Weinstein co-founded the Weinstein Company with his brother Bob Weinstein in 2005 after leaving Miramax Films, where the two architected the success of movies like Shakespeare in Love and Pulp Fiction. At the Weinstein Company, the brothers produced a string of awards juggernauts, including films like Django Unchained and The Silver Linings Playbook.

But all the while, Harvey Weinstein was allegedly preying on women in a pattern that’s been widely described as an “open secret.” Weinstein was one of the most powerful men in Hollywood, and according to the New York Times, he allegedly used that power to sexually harass his assistants, his employees, and actresses desperate for parts.
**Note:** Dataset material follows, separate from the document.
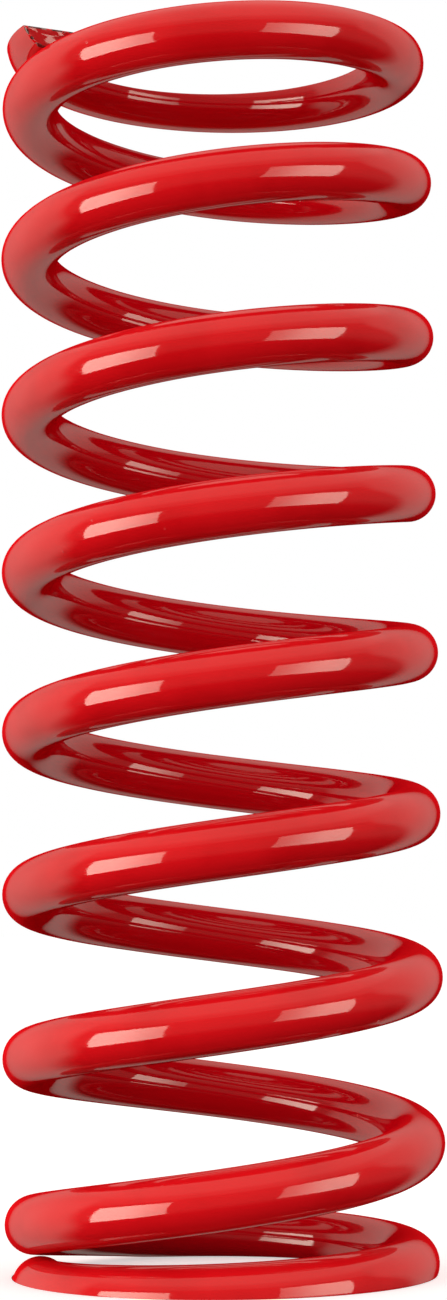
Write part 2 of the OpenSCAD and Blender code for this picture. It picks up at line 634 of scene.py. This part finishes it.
def softbox(name, azimuth, elevation, half_width, half_height, strength, faint):
    """A rectangular light that faces the spring. Its half sizes are angles seen from there.

    It has its full strength over its outer third, and fades to faint times that at the edge
    nearer the camera.
    """
    half_w = SOFTBOX_DISTANCE * math.tan(math.radians(half_width))
    half_h = SOFTBOX_DISTANCE * math.tan(math.radians(half_height))
    panel = rectangle(name, half_w, half_h)
    place = polar(azimuth, elevation, SOFTBOX_DISTANCE)
    panel.location = place
    panel.rotation_euler = (MIDDLE - place).to_track_quat("Z", "Y").to_euler()
    material = bpy.data.materials.new(name)
    material.use_nodes = True
    nodes, links = material.node_tree.nodes, material.node_tree.links
    nodes.clear()
    across = add(nodes, "SeparateXYZ")
    links.new(add(nodes, "TexCoord").outputs["Object"], across.inputs[0])
    inner = half_w if azimuth > 0 else -half_w
    glow = add(nodes, "Emission")
    glow.inputs["Color"].default_value = WARM_WHITE
    fade = remap(nodes, links, across.outputs["X"], inner, -inner / 3, faint * strength, strength)
    links.new(fade, glow.inputs["Strength"])
    out = add(nodes, "OutputMaterial")
    links.new(glow.outputs[0], out.inputs["Surface"])
    panel.data.materials.append(material)
    panel.visible_camera = False


def make_lights():
    """Two soft boxes in front of the spring, the left one brighter."""
    softbox(
        "softbox_left", azimuth=-50.5, elevation=-5,
        half_width=21, half_height=19.5, strength=9.2, faint=0.6,
    )
    softbox(
        "softbox_right", azimuth=49, elevation=-2,
        half_width=21, half_height=18, strength=6.0, faint=0.4,
    )


def make_camera():
    """A long lens just above the floor, looking slightly up."""
    forward = Vector((0, math.cos(CAMERA_TILT), math.sin(CAMERA_TILT)))
    level_up = Vector((0, -math.sin(CAMERA_TILT), math.cos(CAMERA_TILT)))
    level_right = Vector((1, 0, 0))
    right = level_right * math.cos(CAMERA_ROLL) + level_up * math.sin(CAMERA_ROLL)
    up = -level_right * math.sin(CAMERA_ROLL) + level_up * math.cos(CAMERA_ROLL)
    data = bpy.data.cameras.new("camera")
    data.sensor_fit = "AUTO"
    data.sensor_width = CAMERA_SENSOR
    data.lens = CAMERA_LENS
    data.shift_x, data.shift_y = CAMERA_SHIFT
    camera = bpy.data.objects.new("camera", data)
    bpy.context.scene.collection.objects.link(camera)
    turn = Matrix((right, up, -forward)).transposed()
    camera.matrix_world = Matrix.Translation(CAMERA_PLACE) @ turn.to_4x4()
    bpy.context.scene.camera = camera


def make_floor():
    """A plain white floor under the spring. It takes shadows, but doesn't light the spring."""
    floor = rectangle("floor", FLOOR_HALF_SIDE, FLOOR_HALF_SIDE)
    floor.location.z = -FLOOR_DROP
    material = bpy.data.materials.new("floor")
    material.use_nodes = True
    shader = material.node_tree.nodes["Principled BSDF"]
    shader.inputs["Base Color"].default_value = FLOOR_WHITE
    shader.inputs["Roughness"].default_value = 1
    shader.inputs["Specular IOR Level"].default_value = 0
    shader.inputs["Emission Color"].default_value = (1, 1, 1, 1)
    shader.inputs["Emission Strength"].default_value = FLOOR_GLOW
    floor.data.materials.append(material)
    floor.visible_glossy = False
    floor.visible_diffuse = False


def make_world():
    """White walls behind and beside the spring, brightest at the left, and a white ceiling.

    The front is dim, and there is next to no light from below. The camera sees plain white.
    """
    world = bpy.data.worlds.new("studio")
    bpy.context.scene.world = world
    world.use_nodes = True
    nodes, links = world.node_tree.nodes, world.node_tree.links
    nodes.clear()
    direction = add(nodes, "SeparateXYZ")
    place = add(nodes, "TexCoord").outputs["Generated"]
    links.new(place, direction.inputs[0])
    x, y, z = direction.outputs

    wall = remap(nodes, links, x, *LEFT_WALL, LEFT_WALL_LIGHT, WALL_LIGHT)
    behind = remap(nodes, links, y, *BEHIND)
    facing = add(nodes, "VectorMath", operation="DOT_PRODUCT")
    links.new(place, facing.inputs[0])
    facing.inputs[1].default_value = FLOOR_EDGE
    above_floor = remap(nodes, links, facing.outputs["Value"], *FLOOR_FADE)
    lit = combine(nodes, links, "MULTIPLY", behind, above_floor)
    walls = combine(nodes, links, "MULTIPLY", wall, lit)

    ceiling_edge = remap(nodes, links, z, *CEILING_EDGE, 0, CEILING_EDGE_LIGHT)
    ceiling_rest = remap(nodes, links, z, *CEILING, 0, CEILING_LIGHT - CEILING_EDGE_LIGHT)
    ceiling = combine(nodes, links, "ADD", ceiling_edge, ceiling_rest)
    front = remap(nodes, links, z, *FRONT, FLOOR_DARK, FRONT_LIGHT)
    brightest = combine(nodes, links, "MAXIMUM", walls, ceiling)
    brightest = combine(nodes, links, "MAXIMUM", brightest, front)

    light = add(nodes, "Background")
    light.inputs["Color"].default_value = WARM_WHITE
    links.new(brightest, light.inputs["Strength"])
    seen = add(nodes, "Background")
    seen.inputs["Color"].default_value = (1, 1, 1, 1)
    path = add(nodes, "LightPath")
    mix = add(nodes, "MixShader")
    out = add(nodes, "OutputWorld")
    links.new(path.outputs["Is Camera Ray"], mix.inputs[0])
    links.new(light.outputs[0], mix.inputs[1])
    links.new(seen.outputs[0], mix.inputs[2])
    links.new(mix.outputs[0], out.inputs["Surface"])


make_camera()
make_floor()
make_world()
make_lights()
make_wire(powder_coat())
bpy.context.scene.view_settings.view_transform = "Standard"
While rumors about Weinstein’s harassment spread widely across the entertainment industry, it proved difficult to make them stick. At the Wrap this weekend, Sharon Waxman wrote candidly about her attempts to write an exposé on Weinstein’s behavior for the New York Times in 2004 — and claimed that her story was ultimately killed under pressure from Weinstein. The belief that Weinstein was so feared as to be essentially untouchable may be behind the rumors that Bob Weinstein was behind Harvey’s ouster, with Page Six reporting that he may have fed sources to the New York Times: If no one could make the story stick before, the thinking goes, someone extremely powerful must have really wanted it to stick this time.

According to Variety, Harvey Weinstein has been “furiously resisting efforts to force him out [of the Weinstein Company] permanently,” going so far as to continue to appear at work after he said that he would be taking a leave of absence. According to the New York Times, Weinstein has been trying to rally support to his side, asking top industry agents to write and publish a public letter supporting him — but everyone that he approached has refused him.

Control of the Weinstein Company now lies in the hands of Bob Weinstein and chief operating officer David Glasser.